Many Calvin English alums will remember that Prof. Vanden Bosch aspires to have the word presticogitation, which he invented, placed the Oxford English Dictionary. It is a sniglet—any word that doesn’t appear in the dictionary, but should. (The word sniglet is itself a sniglet.) This is a lofty ambition to un-sniglet a word.

I similarly desire to enrich the English language. My word is sorgy. It is pronounced just like the word sorry with a “g” sound before the “y.” Sorgy is a very useful word for situations where one wishes to (or is expected to) express sorrow but doesn’t feel sorry (and probably wishes to let that be known). (The word could also be spelled “sargy,” but Urban Dictionary spells it sorgy. I don’t know who created the entry.)

I thought that this word was simply part of my family’s vocabulary, an inside joke that we used with each other. But then my parents told me that I came up with the word for times when I was supposed to say “sorry,” but wasn’t. It was my way of navigating a middle way between the Scylla of parental disobedience and the Charybdis of willful dishonesty. Imagine the following situation.

Parent: “Robby! You may not push your little brother like that! You need to apologize to him.”
Robby (to his little brother): “I’m sorgy.”

There are many situations in which “sorgy” is a useful and appropriate response. It can be deployed playfully or sarcastically (unlike “sorry not sorry”) or

Roommate 1: I slept in your bed last night because when you were gone.
Roommate 2: Aw, the sheets always smell funny when you do that!
Roommate 1: Sorgy!

Younger sibling: There are seriously like a hundred times more baby pictures of you than the rest of us, just because you were the oldest. It’s not fair.
Older sibling: Sorgy!

Teacher to middle school students: “Hey, quit goofing off with those textbooks. Those are school property.”
Middle schoolers: “Sorgy, Ms. Boerman.”

Many people reflexively say “I’m sorry” whenever they feel they may have inconvenienced someone else. (Likewise, many people say “It’s okay” when they have been wronged and could just as easily demand an apology.) This type of apology is another way of saying “sorgy.” Perhaps they should simply use the other word.

Sorgy is different than a fauxpology, which is the type of apology that public figures are pressured to make when their misdeeds come to light. As a noun, fauxpology only denotes, and it always denotes insincerity. As an interjection, sorgy can be used more creatively, and it is sincere about the ambivalence or lack of sinceritys. And although it is probably a good thing that the public continues to demand even insincere apologies, a “sorgy” light-heartedly acknowledges the complexity of situations in which an apology can be demanded but something other than remorse is felt.

Sorgy can become a conceptual way to grapple with guilt as we toggle between our complicity in personal, planetary, and political wrongdoing.
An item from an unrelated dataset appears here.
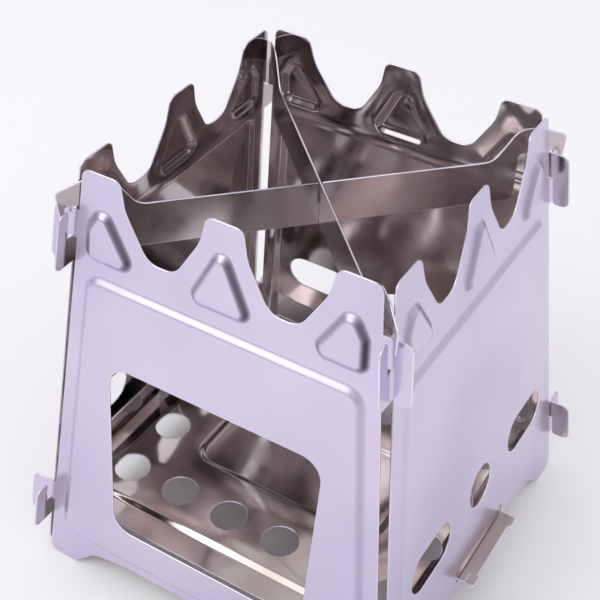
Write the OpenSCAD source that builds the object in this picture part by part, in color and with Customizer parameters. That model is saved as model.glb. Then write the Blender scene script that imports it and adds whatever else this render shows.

For example, if I drove my car today instead of biking to work because it was raining, I might say, “Sorgy, people in the Maldives, Marshall Islands, and other island nations, whose home places are sinking due to rising sea levels caused by climate change.”

“Sorgy, children of the future, that we are destroying the so much of the world for the sake of living comfortably and profitably.”

“Sorgy, socially marginalized individuals, who bear the violence of a system designed to protect the security and wealth of the powerful.”

We should be sorry for these things. But we certainly don’t act or even feel sorry. We need more words for negotiating guilt and grief and the multiplicity of affects that accompany them. I’m not sure if sorgy is such a word for everyone, and it isn’t a substitute for true repentance, but it could be a way to nuance our usual responses.

I hope that you, too, might find the word sorgy useful. I encourage you to use it as much as possible and in as many situations as you please, perhaps even in print. I (and many others) use this word regularly; you should, too!